- Logo
- Developer: EleutherAI
- Initial release: June 9, 2021; 4 years ago
- Type: Large language model; Generative pre-trained transformer; Foundation model;
- License: Apache License 2.0
- Website: 6b.eleuther.ai

= GPT-J =

Large language model developed by EleutherAI

GPT-J or GPT-J-6B is an open-source large language model (LLM) developed by EleutherAI in 2021. As the name suggests, it is a generative pre-trained transformer model designed to produce human-like text that continues from a prompt. The optional "6B" in the name refers to the fact that it has 6 billion parameters. The model is available on GitHub, but the web interface no longer communicates with the model. Development stopped in 2021.

==Architecture==

GPT-J is a GPT-3-like model with 6 billion parameters. Like GPT-3, it is an autoregressive, decoder-only transformer model designed to solve natural language processing (NLP) tasks by predicting how a piece of text will continue.

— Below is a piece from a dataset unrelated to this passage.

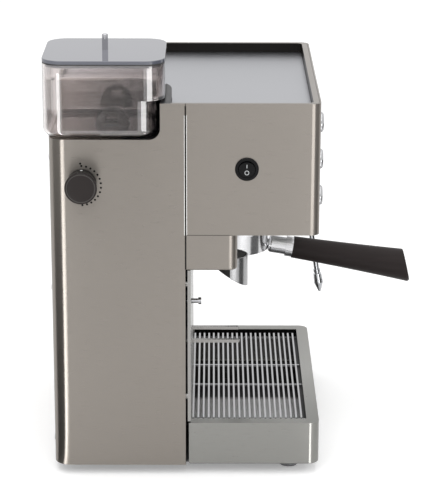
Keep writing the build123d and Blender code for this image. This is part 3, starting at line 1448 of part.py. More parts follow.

The model has 28 transformer layers and 16 attention heads. Its vocabulary size is 50257 tokens, the same size as GPT-2's. It has a context window size of 2048 tokens.

It was trained on the Pile dataset, using the Mesh Transformer JAX library in JAX to handle the parallelization scheme.

GPT-J was designed to generate English text from a prompt. It was not designed for translating or generating text in other languages or for performance without first fine-tuning the model for a specific task. Like all LLMs, it is not programmed to give factually accurate information, only to generate text based on probability.